Darbecilerin yargılandığı, darbe hukukunun sona erdirildiği bir ülkeyi yaratacaklarına duydukları inancı vurgulayan Sümbüloğlu şunları kaydetti:

"25 yıl önce, 13 Mart 1982'de izmir'de devrimci mücadelenin yiğit evlatları, Seyit Konuk, İbrahim Ethem Coşkun, Necati Vardar idam edildiler. Onlar, son nefeslerine kadar 12 Eylül askeri faşist cuntasına karşı direndiler. 29 yıl önce, 16 Mart 1978'de İstanbul Üniversitesi'nde bahçede bekleyen öğrencilerin üzerine bomba attılar. 7 öğrenci öldü, onlarcası yaralandı. Bu katliam da amaçlanan şey, siyasal gerilimin tırmandırılması ve ülkeyi 12 Eylül faşizmine götüren süreci hazırlamaktı."

Kitle katliamını hedefleyen eylemlerin tesadüf olmadığını ifade eden Sümbüloğlu şöyle konuştu:

"Hrant Dink'ten, Şemdinli'den, Uğur Kaymaz'dan, Susurluk'tan, 12 Mart 1995'te yaşanan Gazi Mahallesi ve Ümraniye katliamlarını da kapsayan bir devamlılık ekseninde bugünden geriye bakıldığında, Kontrgerilla, CIA ve Susurluk'ta açığa çıkan çeteleşmiş ilişkilerle iç içe geçmiş, provokatif organize hareketleri görüyoruz. Bu sinsi planın özünde, başımıza 12 Eylül 1980 Faşist Askeri Darbesi'ni de musallat eden egemen sınıflar ve onun emperyalist politikalarla bütünleşen soğuk savaş dönemi stratejileri yatmaktadır. 16 Mart 1978 katliamı da, bundan 12 yıl önce yapılan Gazi Mahallesi Katliamı da kapanmamış bir hesap olarak önümüzde durmaktadır."
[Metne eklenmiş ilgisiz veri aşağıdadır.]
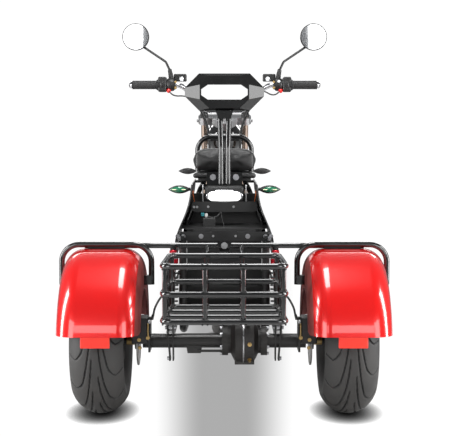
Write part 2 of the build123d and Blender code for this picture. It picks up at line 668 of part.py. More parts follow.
def make_headlamp():
    """A round bowl ahead of the fork with a lens and a bar to each clamp ear."""
    bowl = Pos(0, lamp_y, lamp_z) * Sphere(lamp_radius)
    bowl -= Pos(0, lamp_y + 20 + 100, lamp_z) * Box(400, 200, 400)
    rim_ring = extrude(Plane(origin=(0, lamp_y + 8, lamp_z), z_dir=(0, 1, 0)) * Circle(lamp_radius + 3), 16)
    lens = extrude(Plane(origin=(0, lamp_y + 24.3, lamp_z), z_dir=(0, 1, 0)) * Circle(lamp_radius - 4), 8)
    save("headlamp_lens", fillet(lens.edges().group_by(Axis.Y)[-1], 5))
    reach = stanchion_x - stanchion_radius - run_gap
    bracket = block((-reach, reach), (lamp_y - 98, lamp_y - 62), (lamp_z - 14, lamp_z + 14))
    save("headlamp", bowl + rim_ring + bracket)


def make_front_indicators():
    """Two slim lamps on arms from the lower clamp."""
    root = fork_point(stanchion_x + stanchion_radius + 1, 0, 622)
    arm = rod(tuple(root), (150, root.Y + 4, root.Z), 6)
    save("front_indicators", pair(lamp_pod(84, 14, root.Y + 4, root.Z, 164) + arm))


def make_handlebar(fork_clamps):
    """The bar: grip ends, then down and forward into the centre clamp on the fork's upper clamp."""
    seat = upper_clamp + clamp_thickness + run_gap
    middle = fork_point(0, 0, seat + 26)
    points = [(-404, bar_y, bar_z), (-180, bar_y, bar_z), (-84, middle.Y, middle.Z), (84, middle.Y, middle.Z),
              (180, bar_y, bar_z), (404, bar_y, bar_z)]
    save("handlebar", tube(points, bar_radius, [60, 40, 40, 60]))
    clamp = fork_frame(0, 0, seat) * Box(48, 42, 48, align=(Align.CENTER, Align.CENTER, Align.MIN))
    clamp = fillet(clamp.edges(), 5)
    clamp -= rod((-30, middle.Y, middle.Z), (30, middle.Y, middle.Z), bar_radius + run_gap)
    save("fork_clamps", Compound([fork_clamps, clamp]))


def make_grips():
    """Rubber grips over the bar ends, with round end plugs left to the bar."""
    grip = disc(grip_inner, grip_outer, grip_radius, bar_y, bar_z)
    grip += disc(grip_inner, grip_inner + 5, grip_radius + 5, bar_y, bar_z)
    grip -= disc(grip_inner - 5, grip_outer + 5, bar_radius + run_gap, bar_y, bar_z)
    save("grips", pair(grip))


def make_switches():
    """Switch housings inboard of the grips, and lever brackets with their reservoirs and levers."""
    body = block((246, 282), (bar_y - 26, bar_y + 24), (1140, 1204), 7)
    body -= disc(200, 300, bar_radius + run_gap, bar_y, bar_z)
    save("switch_housings", pair(body))
    perch = block((205, 238), (bar_y - 18, bar_y + 34), (1152, 1188), 6)
    perch -= disc(180, 260, bar_radius + run_gap, bar_y, bar_z)
    perch += block((163, 217), (bar_y + 20, bar_y + 62), (1186, 1218), 5)
    lever = tube([(228, bar_y + 28, 1168), (290, bar_y + 72, 1164), (398, bar_y + 78, 1160)], 6, 40)
    save("brake_levers", pair(perch + lever))


def make_mirrors():
    """Round mirrors on bent stems that rise from boots on the lever brackets."""
    foot = (226, bar_y + 8, 1190)
    stem = tube([foot, (233, bar_y + 8, 1232), (250, bar_y + 12, 1268), (mirror_x - 30, bar_y + 38, mirror_z - 40)],
                5, [60, 20])
    stem += rod(foot, (233, bar_y + 8, 1232), 9)
    face = Plane(origin=(mirror_x, bar_y + 22, mirror_z), z_dir=(0, -1, 0.05))
    shell = face * (Cylinder(mirror_radius, 14, align=(Align.CENTER, Align.CENTER, Align.MAX)))
    shell = fillet(shell.edges().group_by(Axis.Y)[-1], 6)
    stem += rod((mirror_x - 32, bar_y + 38, mirror_z - 42), (mirror_x - 18, bar_y + 40, mirror_z - 22), 6)
    save("mirrors", pair(stem + shell))
    glass = face * Pos(0, 0, 0.3) * Cylinder(mirror_radius - 4, 2, align=(Align.CENTER, Align.CENTER, Align.MIN))
    save("mirror_glass", pair(glass))


# ---- write every piece ----------------------------------------------------------------------------
make_rear_wheels()
make_front_wheel()
make_rear_axle()
make_calipers()
make_shocks()
make_main_frame()
make_deck()
make_battery_box()
make_side_panels()
make_tail()
make_rear_indicators()
make_fenders()
make_reflectors()
make_guards()
make_basket()
make_seat()
make_backrest()
fork_clamps = make_fork()
make_front_fender()
make_headlamp()
make_front_indicators()
make_handlebar(fork_clamps)
make_grips()
make_switches()
make_mirrors()
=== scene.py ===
import math
import bmesh
import bpy
import numpy as np
from mathutils import Matrix, Vector


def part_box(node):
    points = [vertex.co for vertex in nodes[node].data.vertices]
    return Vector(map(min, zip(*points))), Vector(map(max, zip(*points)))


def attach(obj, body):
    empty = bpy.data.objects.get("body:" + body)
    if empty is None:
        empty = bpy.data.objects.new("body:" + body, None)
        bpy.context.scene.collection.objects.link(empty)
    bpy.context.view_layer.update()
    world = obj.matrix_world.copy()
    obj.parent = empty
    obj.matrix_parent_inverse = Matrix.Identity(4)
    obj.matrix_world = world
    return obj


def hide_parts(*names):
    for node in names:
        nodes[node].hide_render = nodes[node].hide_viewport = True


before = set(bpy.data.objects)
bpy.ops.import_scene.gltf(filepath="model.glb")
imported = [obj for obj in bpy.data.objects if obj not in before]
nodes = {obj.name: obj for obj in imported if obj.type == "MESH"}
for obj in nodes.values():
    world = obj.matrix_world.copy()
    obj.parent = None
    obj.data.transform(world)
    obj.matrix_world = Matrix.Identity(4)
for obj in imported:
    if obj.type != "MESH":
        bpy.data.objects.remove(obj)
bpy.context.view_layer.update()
both_sides = ((-1, "left"), (1, "right"))
rearward = (0, -1, 0)

# ---- studio ------------------------------------------------------------------
# A white room. Tall soft boxes and pale walls beside the scooter draw the long lines on its tubes
# and fenders, one light stands over it and one ahead of it, and two small ones are for the mirrors.


def put(name, data):
    """A new object in the scene."""
    made = bpy.data.objects.new(name, data)
    bpy.context.collection.objects.link(made)
    return made


camera = put("camera", bpy.data.cameras.new("camera"))
camera.data.lens = 89.0
camera.location = (0.007, -4.505, 1.000)
camera.rotation_euler = (math.radians(85.3), 0, math.radians(-0.11))
bpy.context.scene.camera = camera
bpy.context.scene.view_settings.view_transform = "Standard"


def soft_box(name, place, aim, width, height, power):
    """One rectangular studio light turned towards a point."""
    light = bpy.data.lights.new(name, "AREA")
    light.shape = "RECTANGLE"
    light.size, light.size_y, light.energy = width, height, power
    lamp = put(name, light)
    lamp.location = place
    lamp.rotation_euler = (Vector(aim) - Vector(place)).to_track_quat("-Z", "Y").to_euler()


soft_box("left_box", (-2.6, -1.0, 1.3), (0, -0.3, 0.6), 0.6, 2.4, 80)
soft_box("right_box", (2.6, -1.0, 1.3), (0, -0.3, 0.6), 0.6, 2.4, 80)
soft_box("left_wall", (-2.1, -4.0, 1.5), (-0.4, -0.3, 0.4), 1.7, 1.9, 48)
soft_box("right_wall", (2.1, -4.0, 1.5), (0.4, -0.3, 0.4), 1.7, 1.9, 48)
soft_box("left_glint", (-1.10, -5.5, 2.45), (-0.38, 0.3, 1.37), 0.62, 0.8, 6)
soft_box("right_glint", (1.10, -5.5, 2.45), (0.38, 0.3, 1.37), 0.62, 0.8, 6)
soft_box("top_box", (0, -0.5, 3.4), (0, -0.3, 0.5), 0.9, 1.8, 60)
soft_box("front_box", (0, 3.8, 2.3), (0, 0, 0.7), 5.0, 1.3, 110)


def feed(tree, made, values):
    """Links or sets a node's inputs."""
    for name, value in values.items():
        if isinstance(value, bpy.types.NodeSocket):
            tree.links.new(value, made.inputs[name])
        else:
            made.inputs[name].default_value = value


def step(tree, kind, values=(), **settings):
    """One node with its settings, and its inputs linked or set."""
    made = tree.nodes.new(kind)
    for name, value in settings.items():
        setattr(made, name, value)
    feed(tree, made, dict(values))
    return made


def calc(tree, operation, *values):
    """The result of one math node."""
    return step(tree, "ShaderNodeMath", dict(enumerate(values)), operation=operation).outputs["Value"]


def remap(tree, value, *ends, **settings):
    """A value carried from one range to another: its two ends, then the new ones if not 0 and 1."""
    ranges = dict(zip(("From Min", "From Max", "To Min", "To Max"), ends))
    return step(tree, "ShaderNodeMapRange", {"Value": value, **ranges}, **settings).outputs["Result"]


def split(tree, vector):
    """The three parts of a vector, by letter."""
    return step(tree, "ShaderNodeSeparateXYZ", {0: vector}).outputs


def for_camera(tree, others, seen, end):
    """Ends a tree: one shader for the camera's rays, and one for all others."""
    ray = step(tree, "ShaderNodeLightPath").outputs["Is Camera Ray"]
    mix = step(tree, "ShaderNodeMixShader", {0: ray, 1: others, 2: seen})
    tree.links.new(mix.outputs[0], tree.nodes[end].inputs["Surface"])


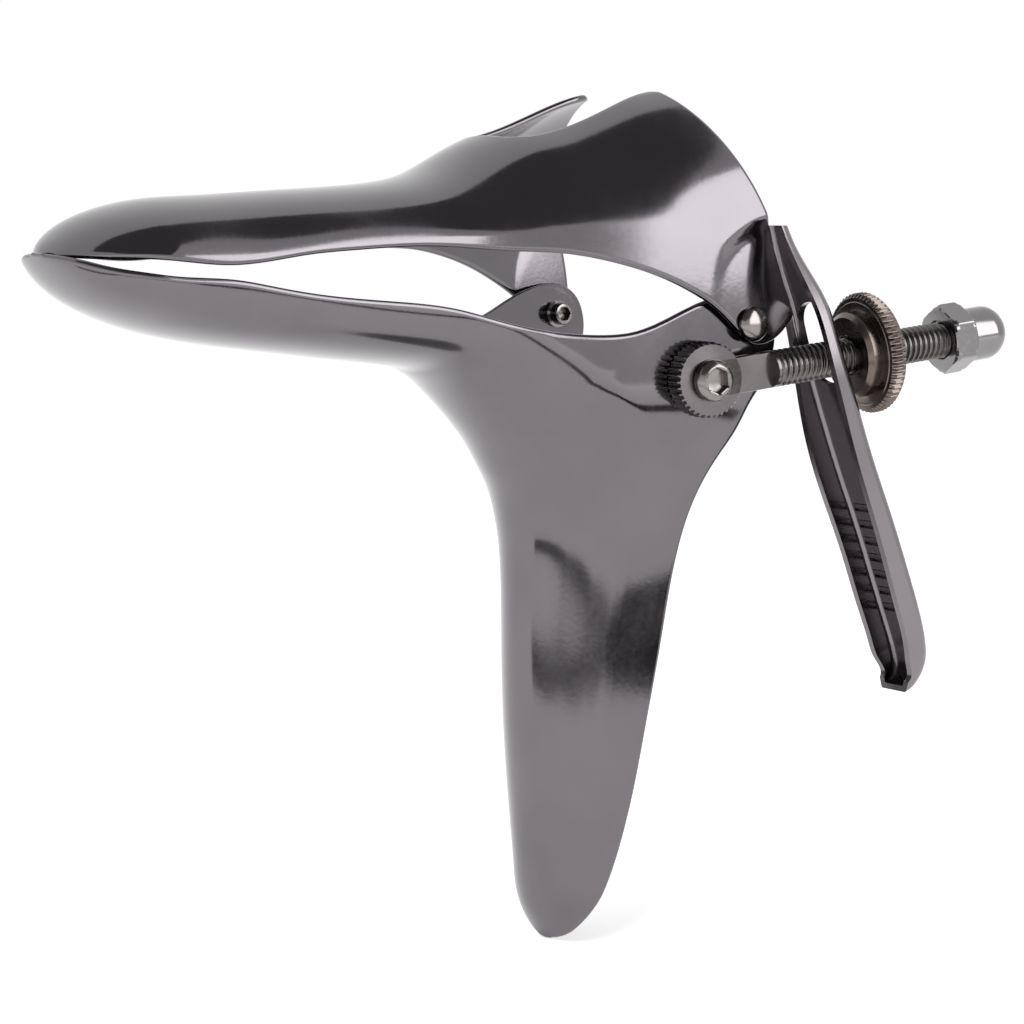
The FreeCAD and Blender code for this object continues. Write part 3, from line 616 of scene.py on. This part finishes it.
eye = turned("knurled_eye", eye_base, eye_axis, rod_axis, [
    (eye_bore, eye_low), (eye_radius - 0.55, eye_low), (eye_radius, eye_low + 0.45), (eye_radius, eye_high - 0.4),
    (eye_radius - 0.4, eye_high), (eye_bore, eye_high)], 432, straight_teeth(eye_radius, tooth_depth, eye_teeth))
rod_steel = steel("dark_rod_steel", (0.15, 0.14, 0.138), 0.14, 0.3, 1500.0, 0.06)
eye_steel = steel("dark_eye_steel", (0.15, 0.138, 0.142), 0.1, 0.26, 1500.0, 0.05)
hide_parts("threaded_rod")
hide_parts("threaded_rod")
for piece, finish in ((rod, rod_steel), (eye, eye_steel)):
    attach(piece, "threaded_rod")
    piece.data.materials.append(finish)

# Eye screw
# Low round head with a hexagon socket, about which the rod swings. A round nut holds it inside
# the wall.
eye_screw_seat, eye_screw_key = 4.23, 3.6
eye_screw = turned("eye_screw_head", eye_base + eye_screw_seat * eye_axis, eye_axis, rod_axis, [
    (2.0, -6.4), (2.0, 0.0), (3.12, 0.0), (3.3, 0.18), (3.3, 0.75), (3.22, 1.2), (3.02, 1.62), (2.72, 1.93),
    (2.4, 2.12), (2.2, 2.18), (2.08, 2.12, "key"), (1.98, 2.0, "key"), (1.98, 0.62, "key"), (0.9, 0.5)],
    216, None, lambda turn: six_flats(eye_screw_key)(turn) / 1.98)
screw_steel = steel("dark_screw_steel", (0.22, 0.205, 0.2), 0.1, 0.22, 1600.0, 0.04)
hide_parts("eye_screw")
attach(eye_screw, "lower_valve")
eye_screw.data.materials.append(screw_steel)
bush = turned("eye_bush_ring", eye_base, eye_axis, rod_axis, [
    (2.02, -1.5), (3.3, -1.5), (3.5, -1.7), (3.5, -2.75), (3.2, -3.0), (2.02, -3.0)], 96)
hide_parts("eye_bush")
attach(bush, "lower_valve")
bush.data.materials.append(screw_steel)

# Hinge screws
# Outside each ear sits the domed head of a barrel, and inside the ear a flanged socket screw is
# turned into it.
ear, face, hinge_key = 27.48, 24.82, 2.3
for side, word in ((-1, "near"), (1, "far")):
    outwards, up = np.array([0.0, side, 0.0]), np.array([0.0, 0.0, 1.0])
    dome = [(1.5, ear - 2.4), (1.5, ear), (2.6, ear), (2.8, ear + 0.14), (2.8, ear + 0.42)]
    dome += [(2.8 * np.cos(q), ear + 0.42 + 1.3 * np.sin(q)) for q in np.linspace(0.12, 1.5, 12)]
    barrel = turned(word + "_barrel_dome", np.zeros(3), outwards, up, dome, 96, crisp=40)
    head = [(1.0, face + 2.4), (1.0, face), (2.25, face), (2.35, face - 0.12), (2.35, face - 0.55),
            (2.05, face - 0.72), (1.9, face - 0.8), (1.9, face - 1.95), (1.72, face - 2.3), (1.4, face - 2.4),
            (1.22, face - 2.38, "key"), (1.2, face - 2.3, "key"), (1.2, face - 1.1, "key"), (0.5, face - 1.0)]
    screw = turned(word + "_socket_screw", np.zeros(3), outwards, up, head, 144, None,
                   lambda turn: six_flats(hinge_key)(turn) / 1.2)
    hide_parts(word + "_hinge_barrel")
    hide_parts(word + "_hinge_screw")
    for piece in (barrel, screw):
        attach(piece, "lower_valve")
        piece.data.materials.append(screw_steel)

# Thumb nut
# A wheel with a fine straight knurl and a plain boss turned in one piece with it. Run along the
# rod it pushes the lever, and so opens the mouth.
nut_place, wheel_radius, wheel_teeth = 26.0, 9.75, 60
nut_origin = eye_base + nut_place * rod_axis + rod_out * eye_axis
nut = turned("thumb_nut_wheel", nut_origin, rod_axis, eye_axis, [
    (3.02, 0.35), (3.4, 0.0), (6.2, 0.0), (6.95, 0.7), (6.95, 2.35), (7.1, 2.4), (8.3, 2.4), (8.45, 2.52),
    (9.05, 2.55), (wheel_radius, 3.2), (wheel_radius, 4.5), (9.05, 5.25), (8.3, 5.3), (6.4, 5.12), (6.2, 5.3),
    (3.4, 5.3), (3.02, 5.0)], 720, straight_teeth(wheel_radius, 0.55, wheel_teeth))
nut_steel = steel("dark_nut_steel", (0.135, 0.113, 0.103), 0.1, 0.22, 1500.0, 0.05)
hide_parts("thumb_nut")
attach(nut, "thumb_nut")
nut.data.materials.append(nut_steel)

# Cap nut
# Hexagon with both ends chamfered and a high dome; it closes the end of the rod.
cap_place, across_flats, dome_radius, dome_start, dome_high = 44.2, 10.0, 4.4, 8.4, 3.76
cap_origin = eye_base + cap_place * rod_axis + rod_out * eye_axis
hexagon = turned("cap_nut_hexagon", cap_origin, rod_axis, eye_axis, [
    (3.0, 0.25), (3.3, 0.0), (4.9, 0.0), (5.35, 0.22), (5.7, 0.62), (5.76, 0.9), (5.76, 3.4), (5.7, 3.7),
    (5.35, 4.1), (4.95, 4.3), (4.3, 4.32)], 360, six_flats(across_flats), crisp=24)
crown = [(4.2, 4.1), (4.2, 4.45), (dome_radius, 4.6), (dome_radius, dome_start)]
crown += [(dome_radius * np.cos(q), dome_start + dome_high * np.sin(q)) for q in np.linspace(0.08, 1.52, 18)]
dome = turned("cap_nut_dome", cap_origin, rod_axis, eye_axis, crown, 120, crisp=40)
cap_steel = steel("bright_cap_steel", (0.22, 0.21, 0.215), 0.05, 0.14, 1600.0, 0.03)
for piece in (hexagon, dome):
    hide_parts("cap_nut")
    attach(piece, "threaded_rod")
    piece.data.materials.append(cap_steel)
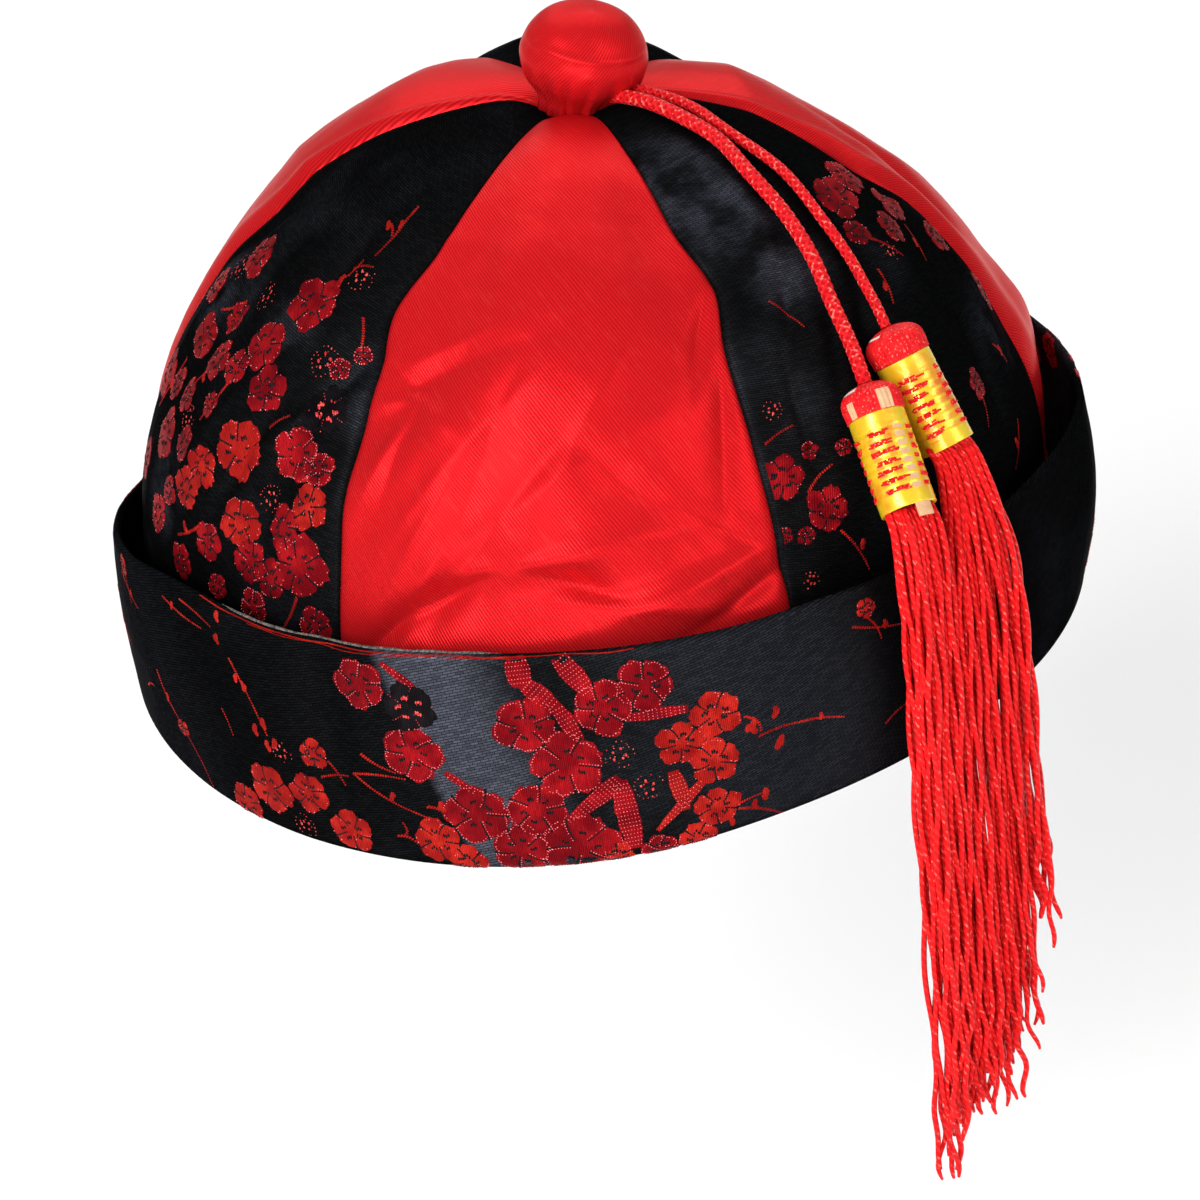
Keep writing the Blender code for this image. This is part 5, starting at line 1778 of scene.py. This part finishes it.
def make_fringe(name, tassel, place, finish, dice):
    """A fringe of twisted threads that hang in wavy clumps."""
    rows = [row for row in CLUMPS if row[0] == tassel]
    middle_side = sum(row[1] for row in rows) / len(rows)
    widest = max(abs(row[1] - middle_side) for row in rows)
    middle_distance = sum(row[3] for row in rows) / len(rows)
    out = heading(HANG_ANGLE)
    across = heading(HANG_ANGLE + 90.0)
    parts = []
    for _, side, tip_side, distance, tip, threads in rows:
        root = across * (side - middle_side) * ROOT_REACH / widest
        root = root + out * (distance - middle_distance) * ROOT_DEPTH
        route = clump_route(place, out, across, root, (side, tip_side), distance, tip)
        phase = dice.uniform(0.0, 2 * math.pi)
        for thread in range(threads):
            start = 2 * math.pi * thread / threads + phase
            parts.append(fringe_thread(route, start, phase, out, across, dice))
    points, faces, uv = join_parts(parts)
    make_piece(f"{name}_threads", points, faces, [finish], "red_thread", [name], uv)


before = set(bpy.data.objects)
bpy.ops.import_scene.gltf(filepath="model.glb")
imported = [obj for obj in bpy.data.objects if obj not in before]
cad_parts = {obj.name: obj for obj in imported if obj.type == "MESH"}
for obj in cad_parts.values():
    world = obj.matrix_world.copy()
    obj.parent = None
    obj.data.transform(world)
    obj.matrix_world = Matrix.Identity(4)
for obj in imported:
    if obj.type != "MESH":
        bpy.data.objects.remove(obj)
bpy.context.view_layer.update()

make_camera()
bpy.context.scene.view_settings.view_transform = "Standard"
CORD_THREAD, WOUND_THREAD, FRINGE_THREAD = (sparkling_thread(*row) for row in SHINY_THREADS)
FOIL, ORANGE_FOIL, PAPER, CORE, FIBRE, WRONG_SIDE, PINK_GLINT_KNOT, RED_KNOT, BLACK_KNOT = (
    speckled(*row) for row in SPECKLED_FINISHES
)
HEADS = {}
for tassel, top, foot in TASSEL_AXES:
    place = head_place(top, foot)
    front = HEAD_FRONTS[tassel]
    cap = make_cap(f"cap_{tassel}", place, [WOUND_THREAD, PAPER, CORE], CAP_PATCHES[tassel], front)
    foils = [FOIL, WOUND_THREAD, PAPER, ORANGE_FOIL]
    band = make_band(f"band_{tassel}", place, foils, BAND_PATCHES[tassel], front, random.Random(tassel))
    HEADS[tassel] = (cap, band)
strip = make_strip("paper_strip_near", head_place(*TASSEL_AXES[0][1:]), PAPER, HEAD_FRONTS["near"])
make_cord("cord_near", CORD_NEAR_ROUTE, CORD_NEAR_RADIUS, CORD_THREAD, (*HEADS["near"], strip))
make_cord("cord_far", CORD_FAR_ROUTE, CORD_FAR_RADIUS, CORD_THREAD, HEADS["far"])

make_stage()
SATIN = red_satin()
BROCADE = black_brocade("gore_brocade_weave", (), GORE_PAINTED_SHEEN_CLOUDS, GORE_PAINTED_GLEAMS)
CUFF_BROCADE = black_brocade("cuff_brocade_weave", CUFF_PAINTED_SHEEN, CUFF_PAINTED_SHEEN_CLOUDS)
THREADS = {row[0]: floss(*row) for row in FLOSSES}
THREADS |= {"pink_dot": PINK_GLINT_KNOT, "red_dot": RED_KNOT, "black_dot": BLACK_KNOT}
GORE_TREES = {}
for name, step in GORES:
    finish, slot = (SATIN, "red_satin") if step % 2 == 0 else (BROCADE, "black_brocade")
    GORE_TREES[name] = surface_probe(make_gore(name, step, finish, WRONG_SIDE, slot))
cuff_tree = surface_probe(make_cuff(CUFF_BROCADE))
make_rim(cuff_tree, FIBRE, THREADS["orange_floss"])
weave_cuff(cuff_tree, 0.0, *FRONT_GROUP, random.Random("front")).build("cuff_pattern_front", THREADS)
for number, (turn, low, high) in enumerate(CUFF_REPEATS):
    repeat = weave_cuff(cuff_tree, turn, low, high, random.Random(f"cuff {number}"))
    repeat.build(f"cuff_pattern_{number + 1}", THREADS)
inner = Stitches()
for angle, height, radius in RIM_BLOSSOMS:
    place = cuff_drape(cuff_tree, angle, height, inside=True)
    inner.blossom(place, radius, angle, "plain", random.Random("rim"))
inner.build("cuff_pattern_inside", THREADS)
for name, *rows in (
    ("gore_brocade_left", LEFT_MIDDLE, 0.0, LEFT_BLOSSOMS, LEFT_TWIGS),
    ("gore_brocade_right", RIGHT_MIDDLE, 0.0, RIGHT_BLOSSOMS, RIGHT_TWIGS),
    ("gore_brocade_back", LEFT_MIDDLE, BACK_TURN, LEFT_BLOSSOMS, LEFT_TWIGS),
):
    weave_gore(GORE_TREES[name], name, *rows, random.Random(name))
make_button(SATIN)
for tassel, top, foot in TASSEL_AXES:
    dice = random.Random(f"fringe {tassel}")
    make_fringe(f"fringe_{tassel}", tassel, head_place(top, foot), FRINGE_THREAD, dice)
16 Mart 1988'de Halepçe'de yaşananlara da değinen Sümbüloğlu sözlerini şöyle sürdürdü : "19 yıl önce, emperyalizmin işbirlikçisi Saddam iktidarınca 5 bin Kürt Halepçe'de biyolojik ve kimyasal bombalarla katledildi. Emperyalizmin ve işbirlikçilerinin yerleşik çıkarları için kendi halkına kimyasal silahlarla saldıran Saddam'ın yine aynı gerekçelerle nasıl ortadan kaldırıldığına da tanık olduk.

İnsanlık tarihinin gördüğü en trajik olaylardan biri olarak Halepçe Katliamı'nın hemen yanı başımızda yaşandığını biliyoruz." Sümbüloğlu özgür bir gelecek için yaşananları unutmayacaklarını ve unutturmayacaklarını kaydetti.